Retrieval of Slant Water Vapor Path and Slant Liquid Water from Microwave Radiometer Measurements during the DYNAMO Experiment

Abstract

Observations during the Dynamics of the Madden–Julian Oscillation (DYNAMO) experiment focused on sensing atmospheric parameters, including vertical moisture profiles, cloud structure, precipitation processes, and planetary boundary layer properties, all of which are important for understanding and modeling the Madden–Julian Oscillation (MJO). These observations were performed using a variety of in-situ and remote sensors, including the S-band polarimetric and Ka-band (S-PolKa) radar, deployed by the National Center for Atmospheric Research (NCAR), and a colocated University of Miami microwave radiometer (UM-radiometer) operating at 23.8 and 30.0 GHz.

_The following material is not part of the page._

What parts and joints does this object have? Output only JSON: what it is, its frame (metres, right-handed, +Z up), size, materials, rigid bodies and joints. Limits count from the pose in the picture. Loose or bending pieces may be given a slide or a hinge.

These instruments sampled approximately the same volumes of the atmosphere at a variety of azimuth and elevation angles. The principal goal of this study is to develop a new retrieval strategy to estimate slant water vapor path (SWP) and slant liquid water (SLW) using UM-radiometer measurements from zenith to low elevation angles at a variety of azimuth angles. Retrievals of SWP along the radar signal path help to determine the error in radar reflectivity due to water vapor absorption. The retrieval algorithm has been developed using the vapor–liquid water ratio (VLWR) as well as both modeled and measured brightness temperatures for zenith to low elevation angles. Observation system simulation experiment (OSSE) results and measured radiosonde data have been used to determine that the retrieval uncertainty is less than 5% for integrated water vapor (IWV) and less than 12% for integrated liquid water (ILW). OSSE results for SWP show that the retrieval uncertainty is less than 8% at 5° elevation angle and less than 5% at 7° and 9°, while the mean difference between SWP retrieved from radiometer measurements and those retrieved from the S-PolKa radar during the DYNAMO campaign is less than 10% at 5° elevation angle and less than 7.5% at 7° and 9°. OSSE results for SLW show that the mean error is less than 24% for 5° elevation angle and less than 18% for 7° and 9°. Such retrievals of SWP and SLW help to characterize the distribution of water vapor and liquid water in the lower troposphere, which in turn may contribute to improvements in forecasting of convective initiation and precipitation.